18+
реклама
18+
Бургер менюБургер меню

Леонид Рабичев – Война все спишет. Воспоминания офицера-связиста 31 армии. 1941-1945 (страница 14)

18

На следующий день произошла катастрофа. Ослепло около одной трети армии. Чтобы восстановить зрение, достаточно было съесть кусок печени вороны, зайца, убитой и разлагающейся лошади.

В начале марта было несколько теплых дней, и вдруг — десять градусов мороза. До моего южного передового поста надо было по большаку, проложенному приблизительно в километре от переднего края и от берега еще покрытой льдом реки Вазузы, пройти километров двенадцать.

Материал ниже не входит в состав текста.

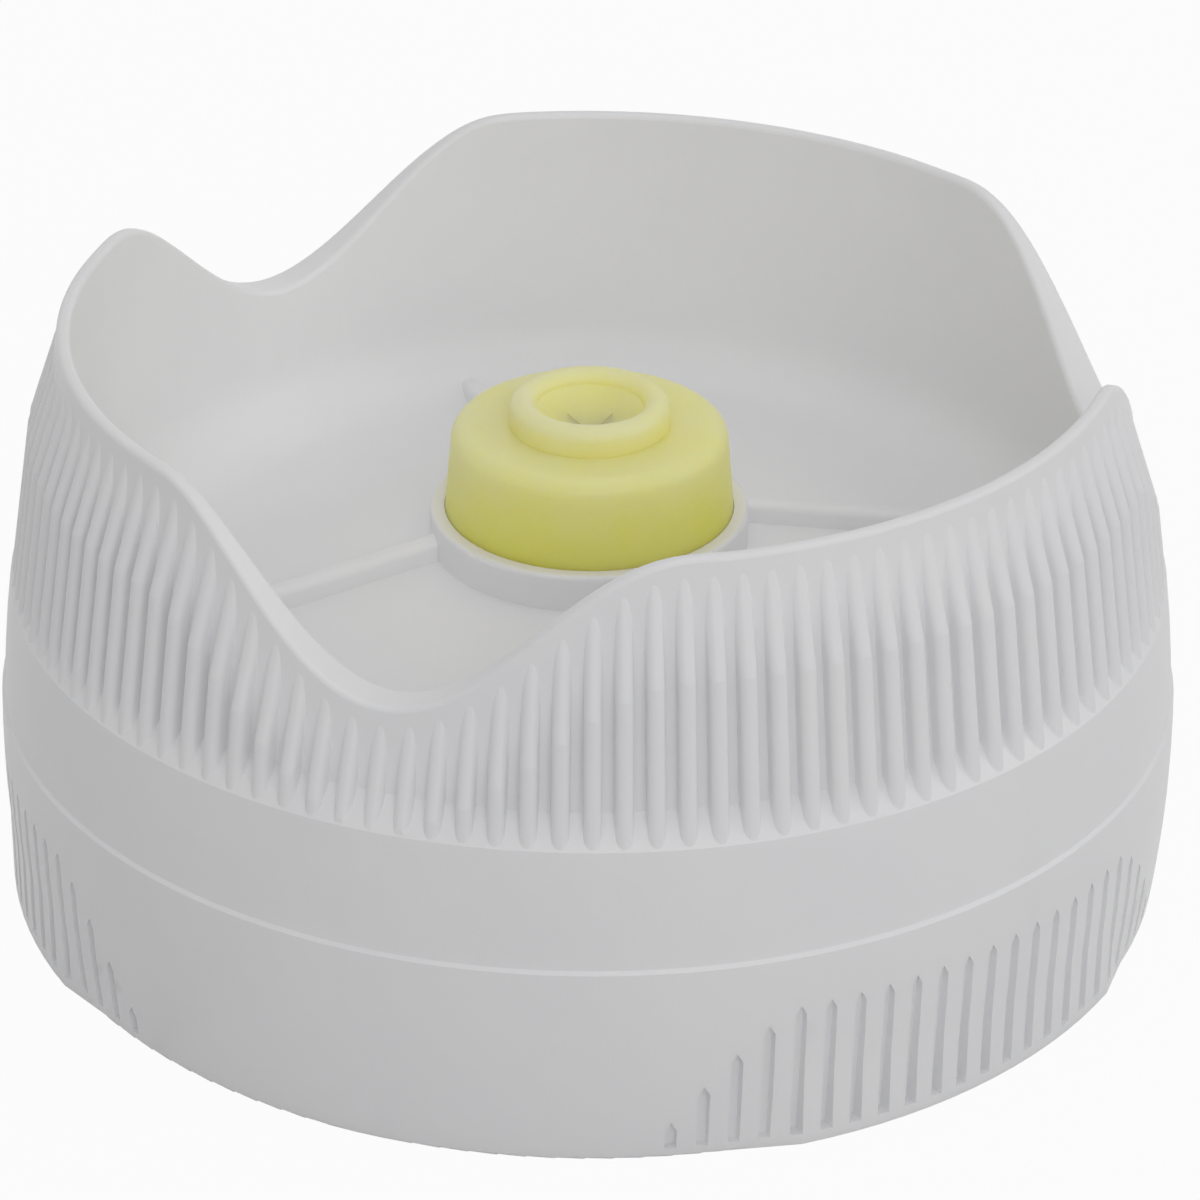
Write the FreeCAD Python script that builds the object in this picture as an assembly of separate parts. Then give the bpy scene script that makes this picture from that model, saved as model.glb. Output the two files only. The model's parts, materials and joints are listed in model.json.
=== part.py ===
import FreeCAD, Part
import math
import os
from FreeCAD import Vector

# Dispensing closure for a 38 mm screw neck: a ribbed skirt and three-lobed
# crown moulded in one, with a soft nozzle insert in the middle of its deck.
# Millimetres, +Z up, origin on the axis at the foot of the skirt.

# neck the closure screws on
neck_thread_diameter = 37.6
neck_clearance = 0.17
neck_mouth_diameter = 29.0
mouth_chamfer = 0.35

# skirt
skirt_wall = 1.53
belly_height = 5.3
belly_curve = 42.0
foot_round = 0.12
ledge_height = 7.2
ledge_step = 0.1
ledge_slope = 0.12
grip_foot = 11.4
grip_ramp = 1.0

# crown
crown_height = 20.5
lobes = 3
dip_azimuth = 10.0
dip_depth = 5.3
dip_half_angle = 29.5
rim_wall = 0.45
rim_round = 0.18
crown_draft = 0.5

# upright ribs round the crown
rib_count = 123
rib_width = 0.58
rib_proud = 0.6
rib_lean = 8.5
rib_set_in = 0.04
rib_fade_start = 0.6
rib_fade_end = 3.7
rib_root = 0.35
rib_edge = 0.27

# grooved panels on the skirt, one under each lobe
panel_height = 5.45
panel_half_angle = 35.0
panel_flat_half_angle = 20.0
pad_radius = 20.42
pad_end = 9.0
pad_root = 0.5
groove_width = 0.5
groove_floor = 0.3
groove_depth = 0.24
groove_reach = 0.7
groove_point = 0.45
foot_band = 0.4

# deck
deck_height = 12.0
deck_thickness = 1.3
deck_fall = 12.0
deck_corner = 2.4
deck_rib_count = 4
deck_rib_azimuth = 16.0
deck_rib_width = 0.8
deck_rib_height = 0.77
deck_rib_round = 0.3
ring_wall = 0.5
ring_height = 1.3
ring_round = 0.15

# plug seal under the deck
plug_wall = 0.9
plug_length = 2.2
plug_tip = 0.4
plug_lift = 0.2
neck_shoulder = 0.5
land_round = 0.5

# soft insert
insert_radius = 4.98
insert_clearance = 0.02
insert_height = 4.4
insert_draft = 4.0
shoulder_round = 0.6
lip_radius = 2.3
lip_width = 0.9
lip_height = 1.0
dish_depth = 1.3
groove_bite = 0.88
barb_overlap = 1.0
barb_length = 1.6
barb_edge = 0.5
passage_radius = 3.1
membrane = 0.7
slit_length = 2.2
slit_width = 0.03

bore_radius = neck_thread_diameter / 2 + neck_clearance
belly_radius = bore_radius + skirt_wall
plug_radius = neck_mouth_diameter / 2
seat_radius = insert_radius + insert_clearance
ring_radius = seat_radius + ring_wall
web_bore_radius = insert_radius - groove_bite
web_underside = deck_height - deck_thickness
pitch_angle = 360.0 / rib_count
lobe_angle = 360.0 / lobes
rib_slope = math.tan(math.radians(rib_lean))
deck_slope = math.tan(math.radians(deck_fall))
spare = 2.0


def point(r, z):
    return Vector(r, 0, z)


def line(a, b):
    return Part.LineSegment(point(*a), point(*b)).toShape()


def path(*points):
    return [line(a, b) for a, b in zip(points, points[1:])]


def arc(centre, radius, start, end):
    """Arc about a centre in the half-section, between two angles in degrees."""
    def at(angle):
        turn = math.radians(angle)
        return point(centre[0] + radius * math.cos(turn), centre[1] + radius * math.sin(turn))
    return Part.Arc(at(start), at((start + end) / 2), at(end)).toShape()


def on_arc(centre, radius, angle):
    turn = math.radians(angle)
    return (centre[0] + radius * math.cos(turn), centre[1] + radius * math.sin(turn))


def spin(edges, angle=360):
    """Solid made by turning a closed half-section about the axis."""
    face = Part.Face(Part.Wire(edges))
    return face.revolve(Vector(0, 0, 0), Vector(0, 0, 1), angle)


def turned(shape, azimuth):
    copy = shape.copy()
    copy.rotate(Vector(0, 0, 0), Vector(0, 0, 1), azimuth)
    return copy


def belly(z):
    """Radius of the barrel-shaped skirt at height z."""
    return belly_radius - belly_curve + math.sqrt(belly_curve ** 2 - (z - belly_height) ** 2)


def upper_belly(z):
    return belly(z) - ledge_step


def rib_crest(z):
    """Radius of the ribs' crests, which start just inside the belly."""
    return upper_belly(grip_foot) - rib_set_in - rib_slope * (z - grip_foot)


def crown_wall(z):
    """Radius of the plain wall between and above the ribs."""
    return rib_crest(z) - rib_proud


def crown_bore(z):
    drop = crown_height - z
    return crown_wall(crown_height) - rim_wall - math.tan(math.radians(crown_draft)) * drop


def dip(azimuth):
    """One at the bottom of each dip of the rim, falling to nothing at its ends."""
    away = abs((azimuth - dip_azimuth + lobe_angle / 2) % lobe_angle - lobe_angle / 2)
    return (1 + math.cos(math.pi * min(1.0, away / dip_half_angle))) / 2


def rim(azimuth):
    return crown_height - dip_depth * dip(azimuth)


def panel_top(offset):
    """Height of a grooved panel at an angle from its middle, zero beyond its end."""
    past = max(0.0, abs(offset) - panel_flat_half_angle)
    return panel_height * (1 - (past / (panel_half_angle - panel_flat_half_angle)) ** 1.5)


def deck_top(r):
    return deck_height - deck_slope * (r - ring_radius)


def deck_underside(r):
    return deck_top(r) - deck_thickness


def curve_through(z_low, z_high, radius_at):
    """Arc of the barrel between two heights."""
    middle = (z_low + z_high) / 2
    ends = [point(radius_at(z), z) for z in (z_low, middle, z_high)]
    return Part.Arc(*ends).toShape()


def skirt_outside(top):
    """Edges from the foot round up to the top of the crown's wall."""
    foot = (belly(0) - foot_round, 0)
    corner = (belly(foot_round / 2) - 0.3 * foot_round, 0.3 * foot_round)
    side = (belly(foot_round), foot_round)
    ledge_top = ledge_height + ledge_slope
    ramp_top = grip_foot + grip_ramp
    edges = [Part.Arc(point(*foot), point(*corner), point(*side)).toShape()]
    edges.append(curve_through(foot_round, ledge_height, belly))
    edges += path((belly(ledge_height), ledge_height), (upper_belly(ledge_top), ledge_top))
    edges.append(curve_through(ledge_top, grip_foot, upper_belly))
    edges += path((upper_belly(grip_foot), grip_foot), (crown_wall(ramp_top), ramp_top),
                  (crown_wall(top), top))
    return edges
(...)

Думал, подъеду на пустой полуторке, стоял, голосовал, а они одна за другой проносились мимо меня, и ни одна не останавливалась, и я, в сапогах, чтобы не замерзнуть, то шел, то бежал, а потом попал под минометный обстрел и лег.

Минут пятнадцать мины в шахматном порядке взрывались вокруг меня.

Обстрел был не прицельный, а плановый, и я не очень волновался.

Потом, часа через три, я добрался до своего поста, убедился, что все нормально, только блиндаж крошечный, на нарах все спят впритирку.

А старший сержант Полянский говорит:

— Иди, лейтенант, на армейский узел связи, до них метров пятьсот, расположились они в единственной несгоревшей огромной избе, места сколько угодно.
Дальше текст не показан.